A year in open data: Open data means business in 2015

Across the UK, we found 270 businesses, from tech startups to bricks-and-mortar retailers, which are unlocking value by using, publishing and investing in open data. Collectively, these companies employ half a million people and generate more than £92bn in annual revenue

null A taxi stopped on Piccadilly at night. Image: Neil Howard, CC BY-NC 2.0

In June 2015, the ODI published our examination of UK companies engaging with open data. Based on extensive in-house research, including surveys and interviews, we identified 270 pioneering companies that were using, producing or otherwise investing in open data.

We asked them what they were doing and how they were doing it, so other companies could follow their lead. We asked them what open data they used, so we could demonstrate their demand to policy makers. We asked them what challenges they faced, so we could support them and others through the process of adopting open data.

We also made some important discoveries. We discovered that the 270 companies had a combined annual turnover of over £92bn and over 500k employees. We were also able to expose the fact that open data is not just for agile tech startups clustered around London’s silicon roundabout. We uncovered companies employing over 1,000 people, companies over 100 years old, companies in all the nations of the UK – all of whom recognised the value of open data for their businesses. In order to help other businesses understand the opportunites, we provided a series of short, informative case studies.

These case studies revealed the positive impact of open data on companies in the UK:

  • Geolytix, a geospatial data analytics consultancy, was able to “develop a new line of unique data products that clients can purchase for their internal analytics operations”
  • Shoothill, a company specialising in marketing campaigns for the creative industries, established expertise and reputation in new areas, such as environmental data, to the extent that “[Open data] has become quite a big part of our business”
  • Mime Consulting, a boutique consultancy in the educational sector, could “raise awareness of the importance of data-driven decisions guiding post-GCSE educational choices” and thus “gain access to more schools and local authorities

We took all these insights and used them to create some simple actionable recommendations. These were aimed at businesses who are inspired to engage with open data, and those responsible for government publishing who wanted to drive further commercial value.

The response to the research was excellent, garnering national press attention with the Financial Times reporting it both online and in print. It also received good coverage in the technology media, including ComputerWeekly, Forbes and Techworld. This not only exposed the research to a wide business and tech audience but also helped to promote the members of our Global Network, 99 of whom are included in the study.
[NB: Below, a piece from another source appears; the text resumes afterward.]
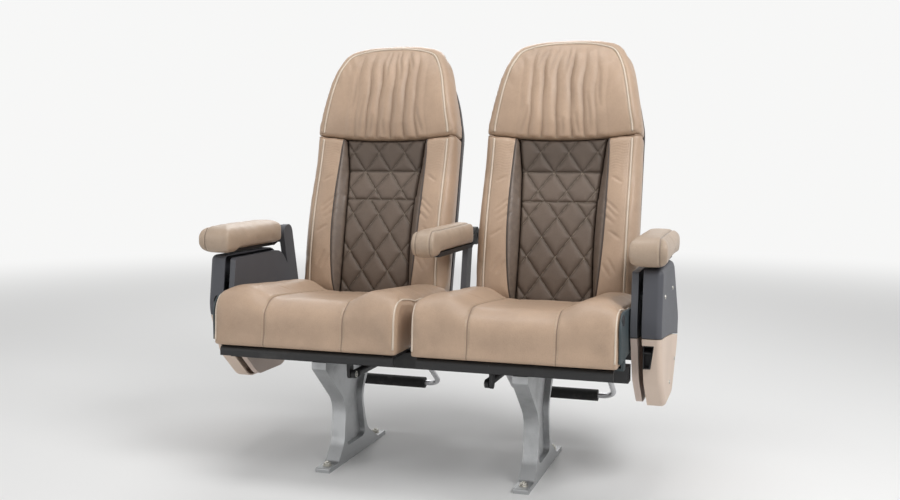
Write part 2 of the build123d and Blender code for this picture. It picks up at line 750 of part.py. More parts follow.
def arm_bar(x, width, front, rear, pivot_y, cheeks):
    """Rigid bar under a pad, ending in knuckles that turn on the armrest pin."""
    start = front + 60 + seat_gap
    outline = Pos((start + rear) / 2, arm_pad_base_z + bar_height / 2) * Rectangle(
        rear - start, bar_height - 2 * seat_gap
    )
    bar = side_sketch(outline, x - width / 2, width)
    knuckle = link((rear - 14, arm_pad_base_z + 14), (pivot_y, arm_pivot_z), 13.5) + Pos(
        pivot_y, arm_pivot_z
    ) * Circle(knuckle_r)
    knuckle -= Pos((rear - 100), arm_pad_base_z - 40) * Rectangle(400, 80 + 2 * seat_gap)
    knuckle -= Pos(rear - 60, arm_pad_base_z + bar_height - seat_gap + 40) * Rectangle(120, 80)
    for low, high in cheeks:
        cheek = side_sketch(knuckle, low, high - low)
        cheek -= rod((low - 1, pivot_y, arm_pivot_z), (high + 1, pivot_y, arm_pivot_z), arm_pin_r + shaft_gap)
        bar += cheek
    return bar


def outer_arm(side):
    """Bar and pad of an outer armrest, on the pin of its side plate."""
    cheeks = [(plate_x + plate_thick + 3, console_x + 32)]
    bar_width = 44.0
    bar_x = console_x + bar_width / 2 - 5
    bar = arm_bar(bar_x, bar_width, outer_pad_front_y, outer_pad_rear_y, outer_pivot_y, cheeks)
    pad = arm_pad(outer_pad_x, outer_pad_width, outer_pad_front_y, outer_pad_rear_y)
    if side > 0:
        return bar, pad
    return mirror(bar, Plane.YZ), mirror(pad, Plane.YZ)


def centre_arm():
    """Bar and pad of the armrest between the seats, forked round the centre bracket."""
    inner = bracket_thick / 2 + 2
    outer = centre_pad_width / 2 - 6
    bar = arm_bar(
        0, 2 * outer, centre_pad_front_y, centre_pad_rear_y, centre_pivot_y, [(-outer, -inner), (inner, outer)]
    )
    pad = arm_pad(0, centre_pad_width, centre_pad_front_y, centre_pad_rear_y)
    return bar, pad


# Footrests


def footrest_pivot():
    """Place of a footrest's pivot, in (y, z)."""
    return rear_tube_y + tube_side / 2 + hanger_room, tube_z - footrest_hang


def footrest_hangers():
    """Lugs under the rear tube, each with the pin that a footrest hangs on."""
    y, z = footrest_pivot()
    lugs = []
    for seat in (-1, 1):
        for end in (-1, 1):
            x = seat * seat_spacing / 2 + end * (footrest_width / 2 + 14)
            under_tube = Pos(y, tube_z - 100) * Rectangle(300, 200)
            outline = link((y, z), (rear_tube_y, tube_z - 9), 12) & under_tube
            outline += Pos(rear_tube_y, tube_z - 8) * Rectangle(30, 16)
            lug = side_sketch(outline, x - lug_thick / 2, lug_thick)
            lugs.append(lug + rod((x, y, z), (x - end * 22, y, z), footrest_pin_r))
    return Compound(lugs)


def footrest(x):
    """Bent tube that hangs behind the seat, with a knuckle at each end."""
    y, z = footrest_pivot()
    half = footrest_width / 2
    low_y, low_z = y + footrest_reach, z - footrest_drop
    path = FilletPolyline(
        (x - half, y, z), (x - half, low_y, low_z), (x + half, low_y, low_z), (x + half, y, z), radius=40
    )
    run = Vector(0, footrest_reach, -footrest_drop)
    tube = sweep(Plane(origin=(x - half, y, z), z_dir=run) * Circle(footrest_tube_r), path=path)
    for end in (-1, 1):
        a = (x + end * half - 8, y, z)
        b = (x + end * half + 8, y, z)
        tube += rod(a, b, 14)
        tube -= rod((a[0] - 1, y, z), (b[0] + 1, y, z), footrest_pin_r + shaft_gap)
    return tube


def footrest_sleeve(x):
    """Rubber sleeve on the straight part of a footrest."""
    y, z = footrest_pivot()
    low_y, low_z = y + footrest_reach, z - footrest_drop
    half = footrest_width / 2 - 50
    sleeve = rod((x - half, low_y, low_z), (x + half, low_y, low_z), footrest_bar_r)
    bore = footrest_tube_r + seat_gap
    return sleeve - rod((x - half - 1, low_y, low_z), (x + half + 1, low_y, low_z), bore)


def build():
    parts = {
        "front_cross_tube": cross_tube(front_tube_y),
        "rear_cross_tube": cross_tube(rear_tube_y),
        "recline_shaft": recline_shaft(),
        "centre_bracket": centre_bracket(),
        "footrest_hangers": footrest_hangers(),
        "strut_brackets": strut_brackets(),
    }
    parts["arm_bar_centre"], parts["arm_pad_centre"] = centre_arm()
    for name, side in (("aisle", 1), ("window", -1)):
        x = side * seat_spacing / 2
        parts["leg_" + name] = floor_leg(x)
        parts["side_plate_" + name] = side_plate(side)
        parts["console_upper_" + name], parts["console_lower_" + name] = console_covers(side)
        parts["recline_lever_" + name] = recline_lever(side)
        parts["seat_pan_" + name] = seat_pan(x)
        parts["cushion_" + name] = cushion(x)
        parts["seat_shield_" + name] = seat_shield(side)
        parts["back_frame_" + name] = back_frame(x)
        parts["strut_barrel_" + name] = strut_barrel(x)
        parts["strut_rod_" + name] = strut_rod(x)
        parts["back_shell_" + name] = back_shell(x)
        parts["back_pad_" + name] = back_pad(x)
        parts["back_insert_" + name] = back_insert(x)
        parts["headrest_pad_" + name] = headrest_pad(x)
        parts["tray_hinges_" + name] = tray_hinges(x)
        parts["literature_pocket_" + name] = literature_pocket(x)
        parts["tray_catch_" + name] = tray_catch(x)
        parts["tray_" + name] = tray(x)
        parts["arm_bar_" + name], parts["arm_pad_" + name] = outer_arm(side)
        parts["footrest_" + name] = footrest(x)
        parts["footrest_sleeve_" + name] = footrest_sleeve(x)
    os.makedirs("parts", exist_ok=True)
    for name, shape in parts.items():
        export_step(shape, f"parts/{name}.step")


build()
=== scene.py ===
# %% [markdown]
# # The double seat of a coach
#
# The frame of this seat is already built: steel legs, tubes, plates, hinges and covers, at their real
# size. This script is about the rest, which is what is seen and touched: gathered and quilted leather,
# piping, stitching, moulded covers, and the wear on all of them. The frame is loaded first and is never
# moved, so each new piece is made where the frame says it goes.

# %% Load the frame
import json
import math
from contextlib import contextmanager

import bmesh
import bpy
import numpy as np
from mathutils import Matrix, Vector
from mathutils.bvhtree import BVHTree


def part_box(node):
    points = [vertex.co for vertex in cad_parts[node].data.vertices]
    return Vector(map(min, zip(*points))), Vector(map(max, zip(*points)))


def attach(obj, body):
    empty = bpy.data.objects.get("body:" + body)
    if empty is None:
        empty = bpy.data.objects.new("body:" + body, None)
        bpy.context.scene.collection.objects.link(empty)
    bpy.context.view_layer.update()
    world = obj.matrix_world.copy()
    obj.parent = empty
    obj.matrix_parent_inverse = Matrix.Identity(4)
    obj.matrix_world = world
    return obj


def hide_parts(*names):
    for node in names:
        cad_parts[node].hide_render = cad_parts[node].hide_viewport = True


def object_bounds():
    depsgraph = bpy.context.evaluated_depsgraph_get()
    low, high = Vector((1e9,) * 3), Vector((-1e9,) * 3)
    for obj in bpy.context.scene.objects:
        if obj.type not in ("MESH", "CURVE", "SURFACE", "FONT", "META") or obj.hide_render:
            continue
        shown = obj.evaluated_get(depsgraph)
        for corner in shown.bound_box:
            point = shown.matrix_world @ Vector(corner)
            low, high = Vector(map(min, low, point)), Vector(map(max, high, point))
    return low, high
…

All the material that forms the report is available under a Creative Commons licence which allows anyone to reuse, modify and redistribute our findings. We have also provided all the supporting data we gathered on the 270 companies and the summary statistics from the survey as open data. These have already been reused by those wishing to demonstrate the impact of open data, including the Center for Open Data Enterprise for their Impact Map. In addition, we provided a full detailed methodology so that others could produce their own studies.

In the six months since we published the report, the ODI has been working hard to promote the use of open data by businesses, both in the UK and abroad. The report has helped us start conversations with businesses about providing training, services and membership of our Global Network. It will continue to help us to represent the interests of commercial open data users to government, as part of our relationship with Cabinet Office.

From this research we were able to say that the companies we studied had a combined annual turnover of over £92bn and over 500k employees. Going forward, we are working to better understand and quantify the economic impact of open data. We recently produced a summary of the various economic predictions and measured economic effects associated with the release of open data. To further our work in this domain we are looking to work with economic researchers to carry out a full impact assessment.